Unfortunately, the success of Kelly’s shot made the rest of it harder. Some of the impact of that shot had been absorbed by the bulk of the Krant’s body, of course. And while the huge creature hadn’t been sent into the rapid spin of its now-severed leg, it was still sent spinning.

A slow spin, true — but an 84mm goose wasn’t really a sharpshooter’s weapon. The damn thing was designed to destroy tanks, not shoot apples off spinning little William Tell’s head.

Or was William Tell the guy who shot the bow? Or crossbow, whatever it was. Tully couldn’t remember the stupid legend, which he didn’t believe anyway.

But Dennis Greer’s shot, coming right on the heels of that thought, proved him wrong. Or maybe the corporal was just lucky. Tully didn’t care. Either way, another lower limb was severed and sent on its merry blood-spewing way.

Greer’s 84mm round had blown off the rear leg on the same side as the leg that Kelly had taken off. If they’d been under gravity conditions, the monster would have toppled to the floor and been effectively immobilized. That couldn’t happen in null gravity, of course, but the Ekhat was still pretty effectively crippled. Half-stunned, obviously, if nothing else. One of the wretched little slaves leapt to its master’s side, trying to stem the bleeding of the front limb. The Ekhat rewarded it by taking off its head with one snap of the immense claws on its surviving front limb. Then, seized the torso and smashed it against the deck.

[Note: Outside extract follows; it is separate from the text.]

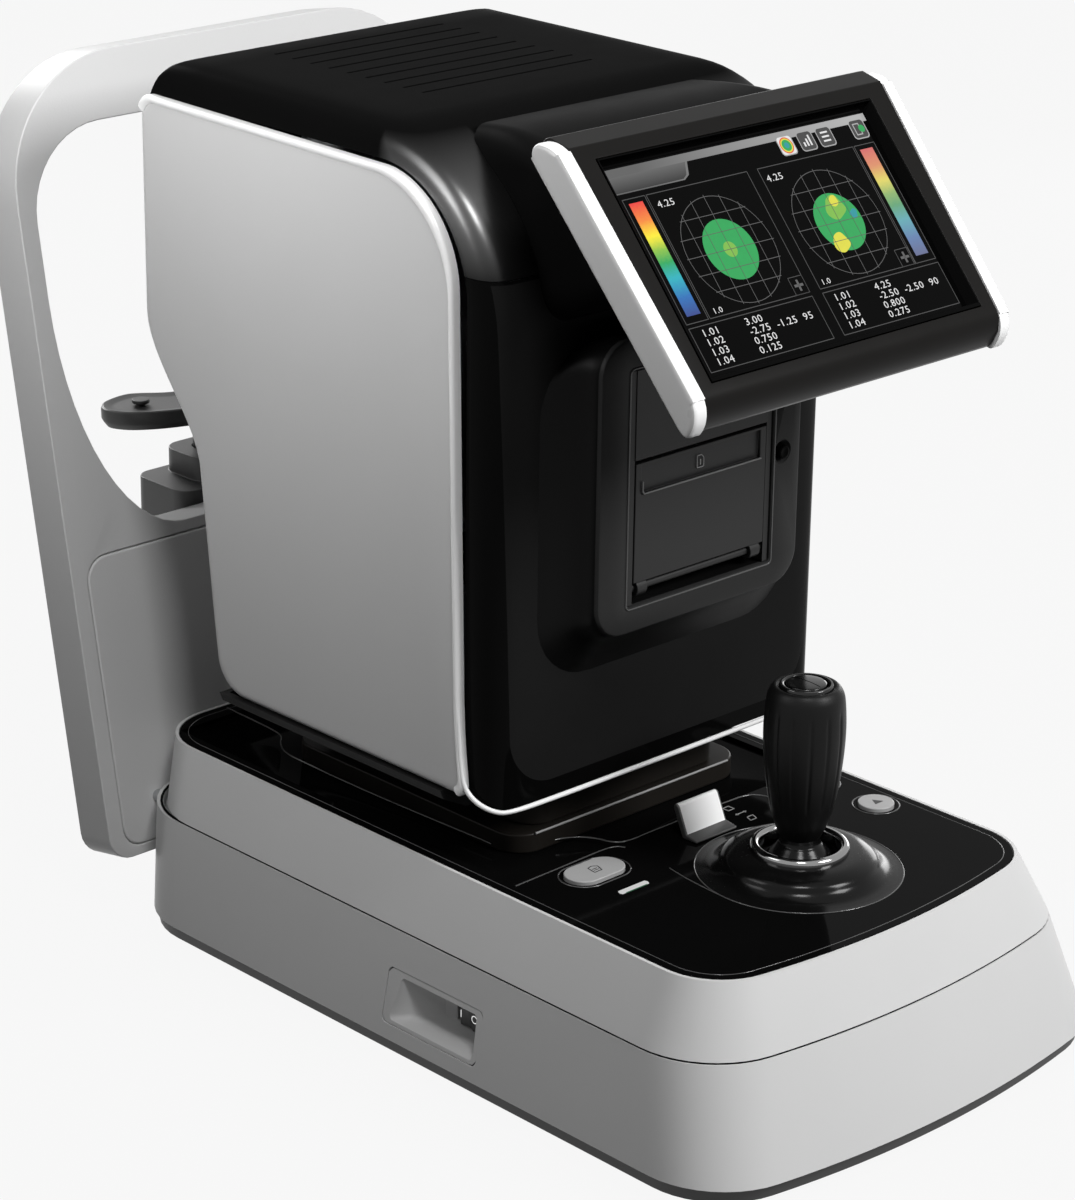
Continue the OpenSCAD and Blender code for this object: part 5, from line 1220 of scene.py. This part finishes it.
deckSigns = {
    "sink": 0.02, "line": 0.45, "ring": 0.35, "ringGap": 1.0,
    "sheet": [(-2.4, -2.6), (2.0, -2.6), (3.2, 1.4), (0.8, 3.0), (-1.8, 2.2)],
    "rule": [(-1.2, -1.2), (1.6, -1.2), (1.7, -0.8), (-1.1, -0.8)], "ruleStep": 1.2,
    "arrow": [(-2.6, -2.0), (2.6, -2.0), (0.0, 2.4)],
    "lamp": [(-66.5, -128.2), (-50.5, -128.2), (-50.0, -126.8), (-50.5, -125.4), (-66.5, -125.4),
             (-67.0, -126.8)],
    "lock": [(-2.6, -1.8), (1.2, -1.8), (1.2, 1.8), (-2.6, 1.8)], "lockY": -96.0,
    "freed": [(-2.6, -1.8), (1.2, -1.8), (2.6, 1.8), (-1.2, 1.8)], "freedY": -110.0,
    "between": [[(-2.8, -102.9), (-2.8, -103.4), (2.8, -103.4), (2.8, -102.9)],
                [(-3.6, -103.2), (-2.2, -104.2), (-2.2, -102.2)],
                [(3.6, -103.2), (2.2, -102.2), (2.2, -104.2)]],
    "dish": [(0.0, 0.9), (4.0, 0.75), (6.6, 0.3), (7.4, 0.0)], "dishPlace": (5.5, -126.4),
    "ticket": [(-2.0, -2.6), (2.0, -2.6), (2.0, 1.4), (0.6, 2.9), (-2.0, 2.9)],
    "slit": [(-0.3, -1.6), (0.3, -1.6), (0.3, 1.0), (-0.3, 1.0)],
}


def makeDeckSigns(v):
    printBox, line = span("print_button"), v["line"]
    px, py = middleOf(printBox)
    sheet = [(px + x, py + y) for x, y in v["sheet"]]
    rules = [[(px + x, py + y + step) for x, y in v["rule"]] for step in (0.0, v["ruleStep"])]
    sign("printSign", "print_button", printBox[5] - v["sink"], outlineSign(sheet, line) + rules, "signDark")
    for name, turn in (("chin_up_button", 1), ("chin_down_button", -1)):
        (cx, cy), top = middleOf(span(name)), span(name)[5]
        arrow = [(cx + x, cy + y * turn) for x, y in v["arrow"]]
        sign(name + "Sign", name, top - v["sink"], [arrow], "signDark")
    for number, box in enumerate((span("chin_up_button"), span("chin_down_button"))):
        ring = circle(*middleOf(box), halfWide(box) + v["ringGap"], 48)
        deckBead("chinRing" + str(number), ring, 0.0, v["ring"])
    half, wide = halfWide(printBox) + v["ringGap"], (printBox[4] - printBox[1]) / 2 + v["ringGap"]
    ring = arc(px + half - wide, py, wide, -90, 90, 20) + arc(px - half + wide, py, wide, 90, 270, 20)
    deckBead("printRing", ring, 0.0, v["ring"])
    sign("statusLamp", "stage", deckTop - 0.05, [v["lamp"]], "lampWhite", 0.55)
    right = span("lock_tab")[3] + 14
    arrows = [[(right + x, y) for x, y in shape] for shape in v["between"]]
    sign("lockSigns", "stage", deckTop - v["sink"], outlineSign(v["lock"], line, right, v["lockY"]) + arrows
         + outlineSign(v["freed"], line, right, v["freedY"]))
    # the thumb dimple is a low pale grey disc on the black deck: painted highlight
    dish = smoothLine(v["dish"], 4)[::-1]
    profile = [(0.0, deckTop + 0.02), (dish[0][0], deckTop + 0.06)]
    profile += [(wide, deckTop + 0.06 + high * 0.3) for wide, high in dish]
    dimple = lathe("dimple", profile, 40.0, 48, v["dishPlace"])
    addPiece("thumbDimple", dimple, "stage", "gloss_black", (), "signGrey")
    place = Matrix.Translation((0.0, (doorBox[1] + 1.62) * 0.001, (doorBox[5] - 7.6) * 0.001))
    sign("doorSign", "printer_door", 0.0, outlineSign(v["ticket"], 0.4) + [v["slit"]], "signGrey", 0.15,
         place @ Matrix.Rotation(math.radians(90), 4, "X"))


# the lock tab: pale, with painted shade on its low ledge (up to thick) and in a band (border wide) along each
# side
def makeTabFinish(box, border=0.0009, thick=2.6):
    finish = Finish("tabTwoTone", grey(0.8), 0.36)
    x, z = finish.axes()[::2]
    inside = (x - middleOf(box)[0] * 0.001).size() < halfWide(box) * 0.001 - border
    face = inside * (z > (deckTop + thick) * 0.001)
    pale = finish.blendColour(finish.noise(30.0), grey(0.82), grey(0.88))
    finish.set(Base_Color=finish.blendColour(face, grey(0.05), pale),
               Roughness=0.3 + 0.08 * finish.noise(90.0))
    return finish


makeDeckLines(deckLine)
makeDeckSigns(deckSigns)
finishes["tabTwoTone"] = makeTabFinish(span("lock_tab"))
dress("lock_tab", 0.9, 30.0, 3, "tabTwoTone")
dress("stage_block", 1.0, 30.0, 3, "blockSheen")
dress("column_shroud", 1.0, 30.0, 3, "blockSheen")
blockBox = span("stage_block")
# a pale grey line along the stage block's top front edge: painted highlight
edge = [(x, blockBox[1] - 0.05, blockBox[5] - 0.1) for x in (blockBox[0] + 11.0, blockBox[3] - 11.0)]
addBead("blockEdgeHighlight", edge, 0.55, "stage", "satin_black", "signGrey", False)
print("deck dressed")


# ---- base: its shells, the line round the split and the signs on the rocker
baseBox, upperBox, rockerBox = span("base_lower_shell"), span("base_upper_shell"), span("power_rocker")
baseTrim = {"plan": (upperBox[3] * 2, upperBox[1], upperBox[4], 42.0, 0.75, 14.7),  # for planOutline
            "high": (baseBox[5] + upperBox[2]) / 2, "seam": 0.62, "ring": 1.7, "stroke": (4.0, 4.5, 1.8)}


def makeBaseTrim(v):
    dress("base_lower_shell", 1.0, 30.0, 3)
    dress("base_upper_shell", 1.2, 30.0, 3)
    y, z = (rockerBox[1] + rockerBox[4]) / 2, (rockerBox[2] + rockerBox[5]) / 2
    near, far, tall = v["stroke"]
    stroke = [(y + near, z - tall), (y + far, z - tall), (y + far, z + tall), (y + near, z + tall)]
    marks = outlineSign(circle(y - 4.4, z, v["ring"], 24), 0.45) + [stroke]
    shapes = [[(rockerBox[0] - 0.05, *place) for place in shape] for shape in marks]
    mesh = flatMesh("rockerSigns", shapes, Vector((-1, 0, 0)))
    addPiece("rockerSigns", mesh, "power_rocker", "switch_black", (), "litWhite")
    line = [(x, y, v["high"]) for x, y in planOutline(*v["plan"])]
    addBead("baseSeam", line, v["seam"], "base", "plinth_dark", "seamDark", True, 8)


makeBaseTrim(baseTrim)
# the head pan, grey by its slot, is made dark where it lies in shadow under the side panels: painted shade;
# the rear cover takes the same dark finish as its own colour
dress("head_pan", 1.2, 30.0, 3, "panShade")
dress("patient_cover", 1.0, 30.0, 2, "panShade")


# ---- arch: soft edges all round, like the moulding it is
dress("arch_frame", 3.2, 40.0, 4)
dress("skirt_cover", 2.0, 40.0, 3)
dress("chin_housing", 4.5, 35.0, 4)
trayBox, screwBox = span("chin_tray"), span("chin_screw")
tray = {
    "half": trayBox[3], "front": trayBox[1] + 0.2, "rear": trayBox[4] - 0.3, "top": trayBox[5],
    "stemHalf": 15.0, "stemDeep": 9.0, "stemCorner": 6.0, "stemMiddle": (screwBox[1] + screwBox[4]) / 2,
    # its outline: a share of the half width, with how far from the front, or from the rear
    "ahead": ((0.0, 0.0), (0.34, 3.0), (0.64, 9.0), (0.87, 17.5), (0.975, 27.0), (0.965, 34.5), (0.87, 41.0)),
    "behind": ((0.72, 0.5), (0.58, 0.2), (0.47, 3.4), (0.27, 11.6), (0.0, 15.6)),
    # its edge and its dish: inset, and how far below the top
    "edge": ((6.0, 10.5), (2.6, 9.8), (0.9, 7.5), (0.1, 6.0), (0.0, 1.6), (0.4, 0.5), (1.2, 0.05), (2.2, 0.1),
             (4.5, 0.9), (6.5, 0.9)),
}


def insetLine(points, inset):
    line = []
    for i, (x, y) in enumerate(points):
        (x0, y0), (x1, y1) = points[i - 1], points[(i + 1) % len(points)]
        length = math.hypot(x1 - x0, y1 - y0)
        line.append((x - inset * (y1 - y0) / length, y + inset * (x1 - x0) / length))
    return line


def makeTray(v):
    half = [(v["half"] * share, v["front"] + y) for share, y in v["ahead"]]
    half += [(v["half"] * share, v["rear"] - y) for share, y in v["behind"]]
    half = smoothLine([(-half[1][0], half[1][1]), *half, (-half[-2][0], half[-2][1])], 5)[5:-5]
    outline = half + [(-x, y) for x, y in reversed(half[1:-1])]
    rings = [[(x, y, v["top"] - down) for x, y in insetLine(outline, inset)] for inset, down in v["edge"]]
    section = roundRect(v["stemHalf"], -v["stemDeep"], v["stemDeep"], v["stemCorner"])
    ends = trayBox[2], v["top"] - v["edge"][0][1] + 1.0
    stem = [[(x, v["stemMiddle"] + y, z) for x, y in section] for z in ends]
    mesh = joinMeshes("chinTray", [loft("tray", rings), loft("stem", stem)], 32.0)
    replacePiece("chinTray", mesh, "chin_tray")


makeTray(tray)
print("base and arch dressed")


# ---- forehead pad: a soft cushion blown up inside its CAD space
padBox = [part * 0.001 for part in span("forehead_pad")]
pad = {"inset": 0.0022, "pressure": 4.0, "most": 0.003, "voxel": 0.004, "frames": 20, "margin": 0.0001}


def makePad(v):
    mesh = reshape(joinMeshes("foreheadPad", [nodes["forehead_pad"].data]), mergeDoubles)
    for vertex in mesh.vertices:
        for i in range(3):
            low, high = padBox[i], padBox[i + 3]
            middle, share = (low + high) / 2, 1 - 2 * v["inset"] / (high - low)
            vertex.co[i] = middle + (vertex.co[i] - middle) * share
    piece = looseObject("foreheadPad", mesh)
    remesh = piece.modifiers.new("voxels", "REMESH")
    remesh.mode, remesh.voxel_size, remesh.use_smooth_shade = "VOXEL", v["voxel"], True
    plainMesh(piece)
    start = [vertex.co.copy() for vertex in piece.data.vertices]
    scene = bpy.context.scene
    cloth = piece.modifiers.new("air", "CLOTH")
    cloth.settings.use_pressure, cloth.settings.uniform_pressure_force = True, v["pressure"]
    cloth.settings.effector_weights.gravity = 0.0
    for frameNumber in range(1, v["frames"] + 1):
        scene.frame_set(frameNumber)
    plainMesh(piece)
    scene.frame_set(1)
    for vertex, before in zip(piece.data.vertices, start):
        step = vertex.co - before
        vertex.co = before + step * min(1.0, v["most"] / max(step.length, 1e-9))
        for i in range(3):
            vertex.co[i] = min(max(vertex.co[i], padBox[i] + v["margin"]), padBox[i + 3] - v["margin"])
    smoother = piece.modifiers.new("rounded", "SUBSURF")
    smoother.levels = smoother.render_levels = 1
    plainMesh(piece)
    piece.data.materials.clear()
    piece.data.materials.append(finishes["padVinyl"].material)
    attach(piece, "base")
    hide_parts("forehead_pad")
    made.add("forehead_pad")


makePad(pad)
print("forehead pad made")


for name in nodes:
    if name not in made:
        dress(name)
print("nodes dressed")


# ---- camera, floor and light
cameraView = {"eye": (-1.0938, -1.1405, 0.7776), "turn": 43.883, "tip": 20.815, "roll": 0.820, "lens": 123.2}


def aimCamera(v):
    turn, tip, roll = (math.radians(v[key]) for key in ("turn", "tip", "roll"))
    ahead = Vector((math.sin(turn) * math.cos(tip), math.cos(turn) * math.cos(tip), -math.sin(tip)))
    right = Vector((math.cos(turn), -math.sin(turn), 0.0))
    above = right.cross(ahead)
    side = right * math.cos(roll) + above * math.sin(roll)
    above = above * math.cos(roll) - right * math.sin(roll)
    data = bpy.data.cameras.new("camera")
    data.sensor_fit, data.sensor_width, data.lens = "HORIZONTAL", 36.0, v["lens"]
    data.clip_start, data.clip_end = 0.05, 50.0
    camera = looseObject("camera", data)
    camera.matrix_world = Matrix.Translation(v["eye"]) @ Matrix((side, above, -ahead)).transposed().to_4x4()
    bpy.context.scene.camera = camera


seenRays = ("Is Camera Ray", "Is Glossy Ray", "Is Transmission Ray")


# a white floor where it is seen, and a dim one where it lights the object
def makeFloor(half=9.0, glowShare=0.92):
    mesh = bpy.data.meshes.new("floor")
    corners = [(-half, -half, 0), (half, -half, 0), (half, half, 0), (-half, half, 0)]
    mesh.from_pydata(corners, [], [(0, 1, 2, 3)])
    paint = Finish("floorWhite", grey(0.13), 0.9)
    camera, glossyRay, through = (paint.add("ShaderNodeLightPath").outputs[key] for key in seenRays)
    seen = Value(paint, camera) + glossyRay + through
    glow = paint.add("ShaderNodeEmission", {}, {"Color": grey(1.0), "Strength": 1.0})
    mix = paint.add("ShaderNodeMixShader", {}, {
        0: seen * glowShare, 1: paint.shader.outputs[0], 2: glow.outputs[0]})
    paint.put(paint.output.inputs["Surface"], mix.outputs[0])
    mesh.materials.append(paint.material)
    looseObject("floor", mesh)


def softBox(name, place, aim, width, height, power, spread=180.0):
    data = bpy.data.lights.new(name, "AREA")
    data.shape, data.size, data.size_y = "RECTANGLE", width, height
    data.energy, data.spread = power, math.radians(spread)
    lamp = looseObject(name, data)
    lamp.location, lamp.visible_camera = place, False
    lamp.rotation_euler = (Vector(aim) - Vector(place)).to_track_quat("-Z", "Y").to_euler()


def lightWorld(horizon=0.0, zenith=0.08, level=0.925):
    world = bpy.data.worlds.new("studio")
    bpy.context.scene.world = world
    world.use_nodes = True
    studio = Plan(world.node_tree)
    high = studio.split(studio.add("ShaderNodeTexCoord").outputs["Generated"])[2]
    ramp = studio.add("ShaderNodeMapRange", {}, {"Value": high, "To Min": horizon, "To Max": zenith})
    ray, strength = studio.add("ShaderNodeLightPath"), Value(studio, ramp.outputs[0])
    for key in seenRays:  # white where it is seen
        strength = strength.most(ray.outputs[key])
    light = studio.add("ShaderNodeBackground", {}, {"Color": grey(level), "Strength": strength})
    studio.add("ShaderNodeOutputWorld", {}, {"Surface": light.outputs[0]})


aimCamera(cameraView)
makeFloor()
lightWorld()
softBox("keyRight", (0.45, -1.2, 1.1), (0.0, -0.1, 0.14), 0.5, 0.5, 20.0)
softBox("fillLeft", (-0.46, 0.1, 0.6), (-0.1, 0.06, 0.5), 0.26, 0.26, 0.62, 95.0)
softBox("topLight", (-0.42, -0.66, 1.35), (-0.05, -0.05, 0.38), 0.3, 0.3, 7.5)
softBox("rearLight", (0.35, 1.6, 0.9), (0.0, 0.15, 0.22), 0.6, 0.6, 12.0)
softBox("lowRight", (1.6, 0.5, 0.3), (0.0, 0.0, 0.2), 0.6, 0.5, 4.0)
bpy.context.scene.view_settings.view_transform = "Standard"
print("camera, floor and light ready")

Why? Maddened by pain, maybe. Or maybe just murderous-maniac bat-crazy Ekhat. Who knew?

Or cared. Not Tully. All he wanted was that thing down and legless. What was most important was that, by sheer good luck, the monster’s slam against the deck had largely nullified its spin. As a target, it was almost stationary.

As Kelly promptly demonstrated by firing a shot that took off one of the limbs on the Ekhat’s opposite side. Three down, three to go. Of course, inevitably, the impact sent the Ekhat into a slow spin again. It was not a perfect universe.

Belatedly, it occurred to Tully that the problem with such a rough multi-limb amputation was that the monster would just bleed out. But there didn’t seem to be much of its hideous-colored ichor coming out of the shredded limbs. Most likely — as was true of human and Jao fighting suits — the Ekhat’s suit was designed to cut off blood flow in the event a limb was severed.

Humans and Jao used what amounted to automatic tourniquets for the purpose. The Ekhat being Ekhat, they probably used cauterization. But it didn’t matter. Either way, there was a good chance the creature would survive having its six limbs blown off.

Guiltily, Tully realized he’d been so pre-occupied by the fight with the two Ekhat that he’d ignored what else might be happening in the cavern. But, looking around, he relaxed. Miller had taken charge of that fight, and he could see she and her people were mopping up what was left of the Anj without much trouble.

They’d never been much trouble, really. Tully could only see two human casualties. One was obviously dead, the suit ruptured and the body surrounded by a cloud of blood-mist. But from the way the medics were working on the other one of them, Tully didn’t think he or she was badly wounded. The Anj, he now realized — these Anj, anyway — had never served the Ekhat as the kind of Janissary soldiers the Jao had been. They were probably just ship-handlers, as inept in a hand-to-hand fight like this as any similar group of human flight engineers would have been.